The Division of Second Peter

This Second Epistle of Peter may be looked upon as an appendix or complement of the First Epistle. It introduces a testimony as to the future, connected with the coming of the Lord, which the First Epistle so frequently mentions. While the First Epistle is silent as to the coming evils preceding the coming of the Lord, this Second Epistle sounds the warning and gives, as already stated in the preceding introduction, a prophetic picture of the conditions of Christendom when the age closes. Here, too, we find the exhortations of Peter, similar to those in the first letter. Peter himself states the purpose when he wrote: “This second Epistle, beloved, I now write unto you, in both of which I stir up your pure minds by way of remembrance.” While the language may differ in some respects from the language of the First Epistle, the style and development of the Epistle is just like the first, which is even noticeable in our English version. He writes first of the gracious provisions, which are made for those of like precious faith through the righteousness of God and our Saviour Jesus Christ, which includes present provisions in precious promises, and the gift of all things that pertain unto life and godliness, as well as the gift of the Word of Prophecy.
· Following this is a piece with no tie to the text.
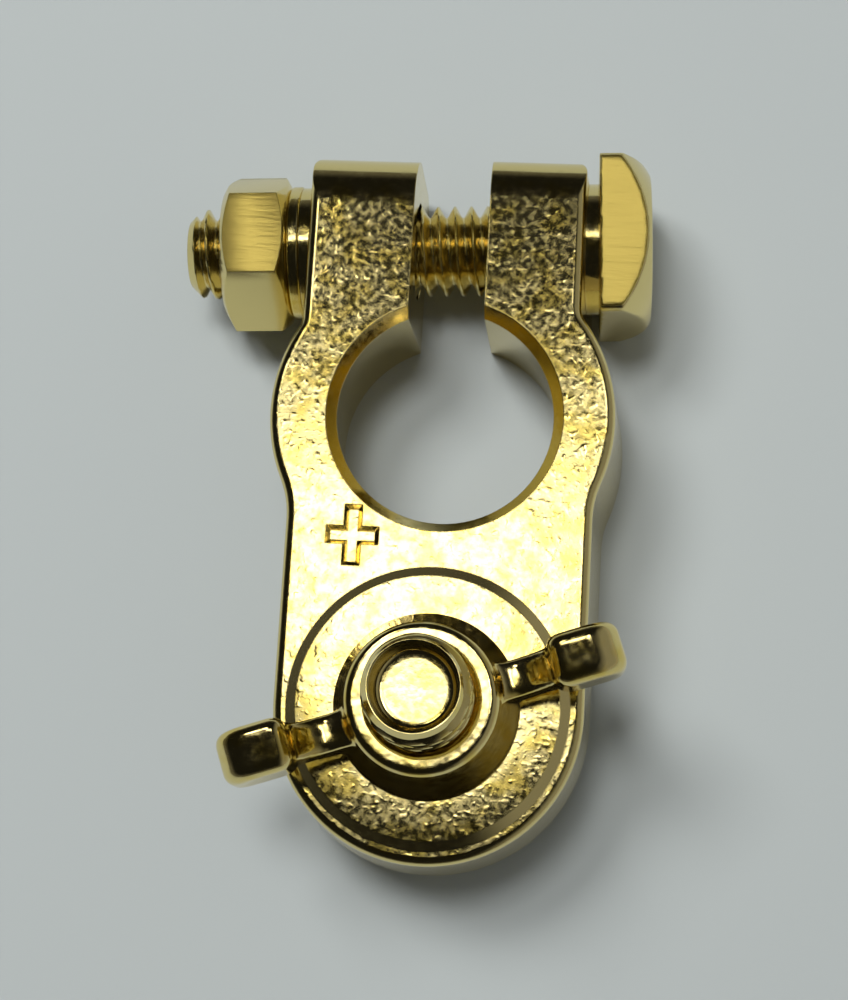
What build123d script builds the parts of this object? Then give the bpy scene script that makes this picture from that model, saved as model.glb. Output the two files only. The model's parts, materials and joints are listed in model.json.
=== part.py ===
from build123d import *
from math import cos, radians, sin, sqrt, tan
import os

# Battery terminal clamp: a cast ring with a split, tapered bore for the battery post, two ears
# drawn together by a pinch bolt, and a plate that carries an upright stud with a wing nut.
# Frame: the bore's axis is Z, the underside of the ring is z = 0, +Y runs towards the ears and
# +X towards the head of the pinch bolt. Sizes are in millimetres, angles in degrees.

# Post bore
bore_small_diameter = 15.9      # below the lead-in, at the upper end
bore_taper = 1 / 9              # change of diameter for each unit of height
lead_in_width = 0.75            # bevel at the bore's upper mouth, across
lead_in_height = 1.0            # and down

# Clamp body
body_height = 13.0
ring_diameter = 25.2            # at the upper face
ring_shift = -0.2               # the ring's outside stands off the bore's axis
wall_draft = 3.4                # the walls lean out downwards
plate_width = 22.1              # across the stud end, at the upper face
waist_radius = 7.0              # between the ring and the plate's sides
shoulder_radius = 1.6           # between the ring and each ear
edge_rounding = 0.65            # round the upper face
under_lift = 5.4                # the plate's underside stands this far above the ring's
under_slope_start = 13.2        # the underside starts to rise this far behind the bore
under_slope_run = 6.0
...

The second chapter unfolds the coming dangers of the last days of this age. The false teachers and their pernicious doctrines are revealed with the corresponding warnings to beware of them. The concluding chapter is prophetic; it reveals the future, including the coming great transformation when the physical earth will pass through a judgment by fire, to come forth in an eternal resurrection glory as a new earth, surrounded by new heavens. We follow, therefore, in our annotations the division of the Epistle in three chapters as we have it in our Bibles.